Этот финальный забор зерна был убийством, хотя исполнители часто считали, что поступают правильно. По воспоминаниям одного активиста, той весной он «видел людей, умирающих от голода. Я видел женщин и детей со вздутыми животами, посиневших, они все еще дышали, но их глаза были пустыми и безжизненными». И все же он «видел все это, и не сошел с ума, и не покончил с собой». У него была вера: «Как и раньше, я верил, потому что хотел верить». У других активистов, без сомнения, не было такой веры, но было больше страха. В прошлом году прошли чистки на всех уровнях украинской Компартии; в январе 1933 года Сталин направил своих людей туда на ключевые позиции. Вокруг коммунистов, которые больше не говорили о своей вере, была возведена «стена молчания», означавшая, что они обречены. Они усвоили, что сопротивление приводит к чистке, а вследствие чистки они разделят участь тех, кого сейчас обрекают на смерть[71].

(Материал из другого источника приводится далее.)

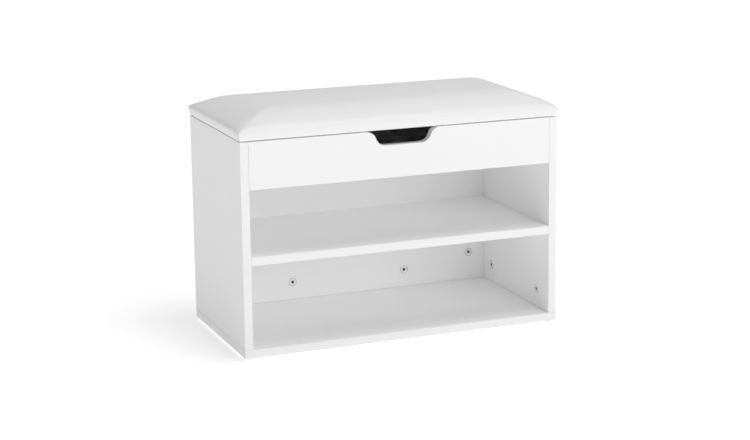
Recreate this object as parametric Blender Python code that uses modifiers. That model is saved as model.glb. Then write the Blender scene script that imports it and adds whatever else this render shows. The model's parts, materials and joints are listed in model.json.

В Советской Украине в начале 1933 года партийные активисты, отбиравшие зерно, оставляли после себя мертвую тишину. В селе существует свой оркестр звуков, который мягче и медленнее городского, но для рожденных в селе он звучит не менее предсказуемо и ободряюще. Украина же онемела.
Крестьяне забили скот (или же его отобрало государство), зарезали курей, съели котов и собак. Охотясь на птиц, они распугали их. Люди тоже сбежали, если им повезло, но скорее всего умерли или же были слишком слабы, чтобы издавать звуки. Отрезанные от внимания мира государством, которое контролировало прессу и шаги зарубежных журналистов, отрезанное от официальной помощи и сочувствия партийной линией, согласно которой голод приравнивался к саботажу, отрезанные от экономики невероятной бедностью и несправедливым планированием, отрезанные от остальной страны правилами и милицейскими кордонами, люди умирали в одиночку, семьи умирали в одиночку, целые села умирали в одиночку. Двумя десятилетиями позже политический философ Ханна Арендт представит этот голод в Украине как решающее событие в создании современного «атомизированного» общества, где все обособлены ото всех[72].
Голод вел не к восстанию, а к аморальности, преступлениям, равнодушию, безумию, парализованности и, наконец, – к смерти. Крестьяне неописуемо страдали в течение месяцев, неописуемо – из-за продолжительности и боли, но еще и потому неописуемо, что были слишком слабы, бедны, безграмотны, чтобы методично записывать то, что с ними происходит. Но выжившие помнили. По воспоминаниям одного из них, что бы крестьяне ни делали, «они умирали, умирали, умирали». Смерть была медленной, унизительной, вездесущей и универсальной. Умереть от голода с каким-то подобием достоинства не удавалось почти никому. Петр Бельдий был примером редкостной силы, когда в день предполагаемой смерти тащился по селу. Другие селяне спрашивали его, куда он идет; ответ был – на кладбище, лечь в могилу. Он не хотел, чтобы чужаки пришли и поволокли его тело в яму. Поэтому он сам выкопал себе могилу, но, пока дошел до кладбища, она уже была занята. Он выкопал себе другую могилу, лег и стал ждать[73].